A campanha hostil contra todos os demais candidatos, explícita desde o início e cada vez mais truculenta, nos remete imediatamente às cenas de violência dos integralistas nas ruas do Rio de Janeiro nos anos 30, inspiradas nos fascistas de Mussolini dos anos 20, e é fato que Marçal já tem uma milícia digital nas redes sociais, que reproduz para milhões de pessoas as aleivosias que ele lança contra todos, e, como vimos no último debate, tem uma robusta equipe de seguranças própria, treinada para provocar tumulto, outra marca fascista, com a intenção de desestabilizar ou tirar os candidatos da disputa, assustar, ganhar na porrada, seja o debate, seja a pesquisa, seja a eleição.

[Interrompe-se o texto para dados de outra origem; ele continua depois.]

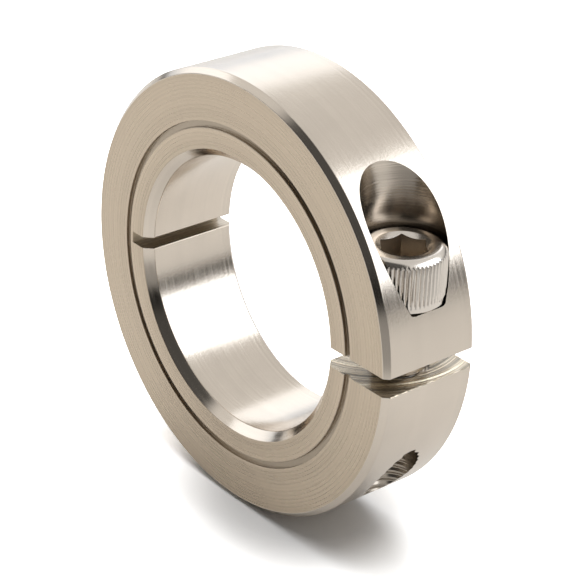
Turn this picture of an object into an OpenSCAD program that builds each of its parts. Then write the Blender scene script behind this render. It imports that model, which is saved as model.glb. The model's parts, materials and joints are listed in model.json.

Convidar para debate propositivo alguém que não quer debater e sim impor as suas ideias, goela abaixo, na porrada, não é homenagear o estado democrático de direito e sim aviltá-lo, é transformar o momento do voto, que diferencia uma democracia de uma ditadura num espetáculo deprimente e repulsivo. “Se a democracia é esse lixo, melhor a ditadura” poderão pensar alguns.

Alguns pontos que o caracterizam como fascista:

1. ele não respeita partidos, pretende governar sem eles, o que lembra o Estado Novo de Getúlio Vargas;

2. atua apoiado por um bando de seguidores que reproduzem seus ataques nas redes sociais e nas ruas, já tem milícias de fanáticos e prega, em seus cursos, que o homem tem que ser violento;

3. despreza a imprensa;

4. o dia da eleição, para ele, não é o dia da democracia, mas o dia da vingança;

5. seu ídolo político é Bukele, o ditador sanguinário de El Salvador.

Marçal não é apenas bolsonarista, como pensam alguns, ele está quilômetros à direita de Bolsonaro, São Paulo é um trampolim para Brasília e, se chegar lá, é para ficar não pelo tempo regulamentar (ele respeita alguma regra?) e sim até exterminar o “consórcio comunista” de que tanto fala.

Na base da porrada.

Quem faz campanha na base da porrada, governa na base da porrada.